Luke is a white middle class 18 year old trying to find himself in the short time between high school and college. He deals pot for a living and looks for meaning through visits with his shrink, played by Ben Kingsley. Framed by a great rap soundtrack, we follow Luke, played by Josh Peck (all grown up now) through his life pursuing the girl of his dreams, Stephanie, played by Olivia Thirlby.

Mr. Kingsley has lots of fun with the role of Dr. Squires, a shrink who is in dire need of his own analysis, taking pot as payment from Luke's sessions. The film soon turns into a twisted kind of buddy comedy between the two and there are some very funny moments.

This is a fond remembrance to New York when it was both "dope" and "wack" and a heartfelt glimpse of a young man finding himself.

Wednesday, July 02, 2008


Will Smith is a very engaging actor but even he can't save this meandering script. The first half hour of Hancock delivers on the promise of the trailer, a boozy bum of a superhero who doesn't seem to really care about anything. This premise is fresh and there is plenty of action and some good laughs as well. The problem is where the story goes from there.

The plot quickly takes a very strange twist and the film heads down an entirely different road. The tone becomes darker, the comedy is gone and suddenly we have a serious drama unfolding. The last act of the film introduces a ridiculous villain, a less than a spectacular fight scene, and an unlikely hero in a character that up until the end seemed to be in a different movie. The ending just fizzles away like extinguishing a firecracker before it explodes.

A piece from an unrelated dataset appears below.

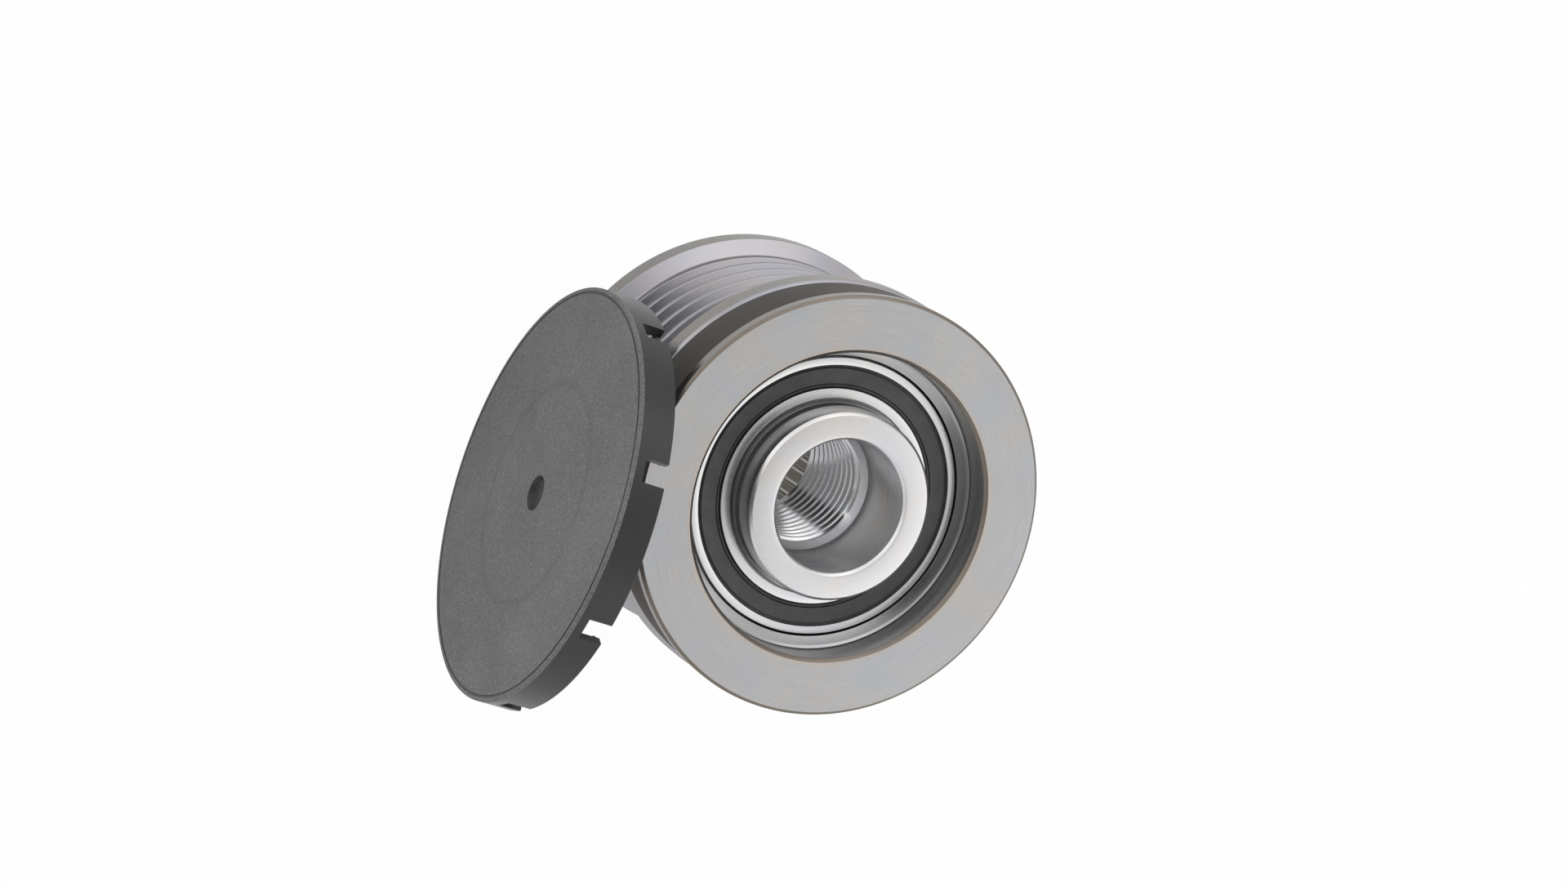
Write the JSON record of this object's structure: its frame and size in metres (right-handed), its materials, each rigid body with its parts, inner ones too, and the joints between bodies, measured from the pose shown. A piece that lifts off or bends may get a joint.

Jason Bateman is perfectly cast as the PR man who tries to change Hancock's image but he's basically playing Michael Bluth from "Arrested Development". Charlize Theron overacts because she is a serious actress miscast in a confusing role. Will Smith tries to carry the weight of the film on his shoulders but this time out, it just collapses back on him.

I'm sure this will be a huge audience favorite, easily #1 at the box office's just not that good.